Avoid Debt Relief Scams

If you have significant credit card debt or other outstanding debt, you could be vulnerable to debt relief service scams. Some debt settlement companies are legitimate, but there are no guarantees that they can settle your debt for less than you owe, and these for-profit companies may charge high fees if they are able to settle with your creditors. Others are fraudulent companies charging upfront fees for services that will never be rendered. It’s illegal to charge upfront fees for debt settlement, so if a company promises to settle your debt in exchange for upfront payment, it’s a scam.

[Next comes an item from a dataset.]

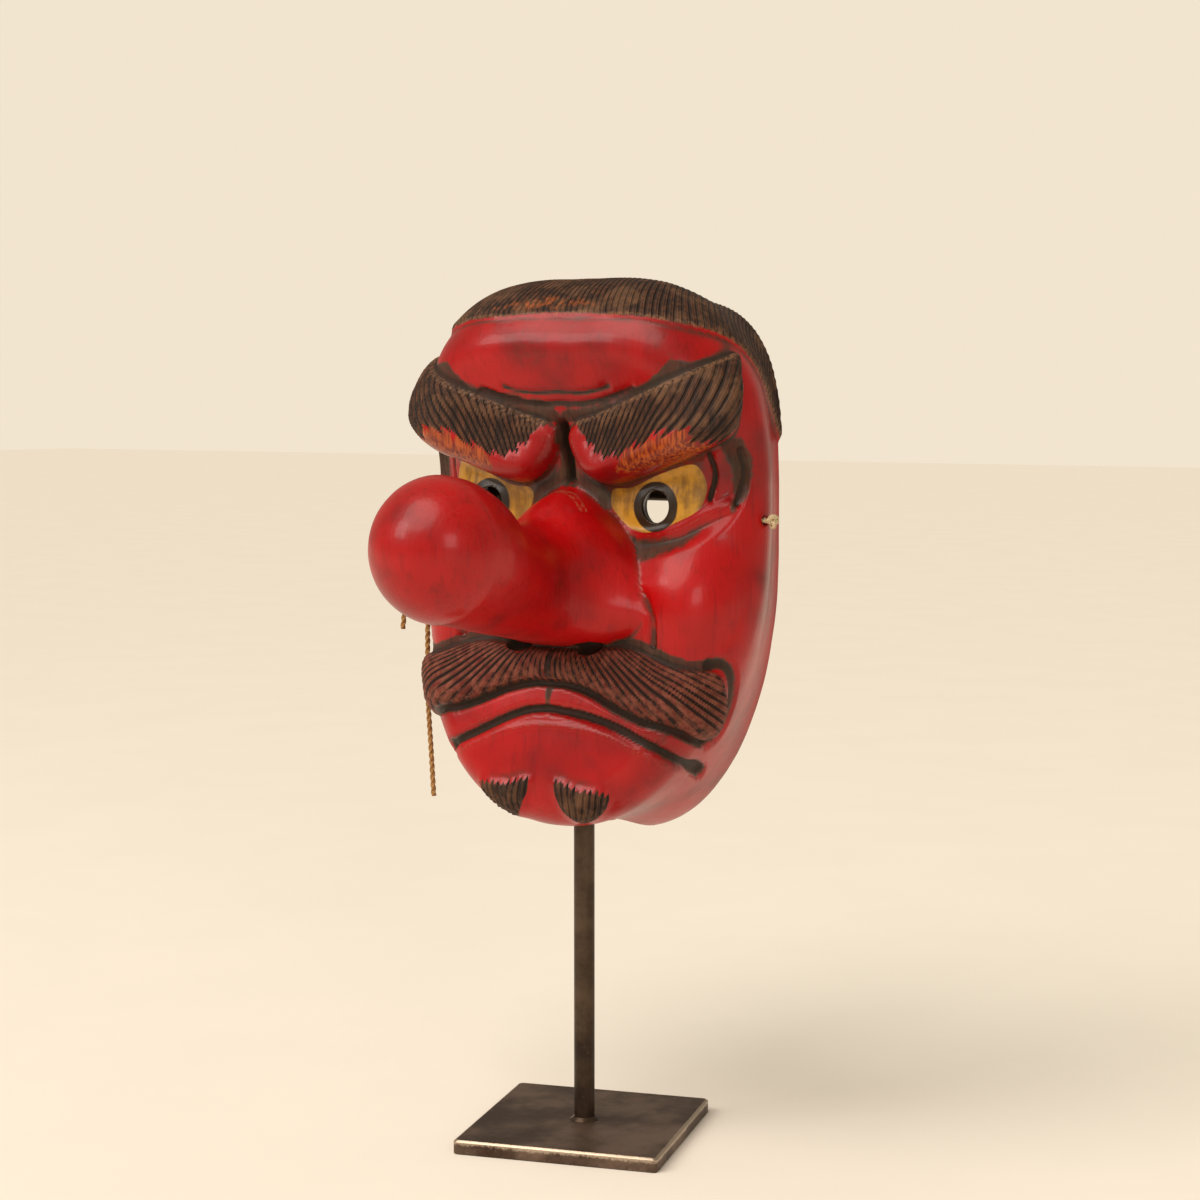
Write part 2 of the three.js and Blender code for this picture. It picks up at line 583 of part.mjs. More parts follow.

And if the company guarantees they can reduce the amount you owe, that’s also a red flag. If you think you’ve been a victim of a debt relief scam, you should report the scam to the Federal Trade Commission.

Stay Out of Debt

The best way to avoid unmanageable debt is to refrain from borrowing money. And the best way to ensure you always have enough on hand is to save a portion of every paycheck. Low-income earners need to be especially conscientious about stashing away cash in an emergency fund, since they have less disposable income to handle an unexpected expense. To ensure you’re saving enough for emergencies and for your future goals, financial experts typically recommend paying yourself first. That means you should devote a portion of each paycheck to your savings before you spend any money. Using automated deposits or a savings app can help put saving on autopilot, but you should still evaluate your budget each month to make sure you’re on track.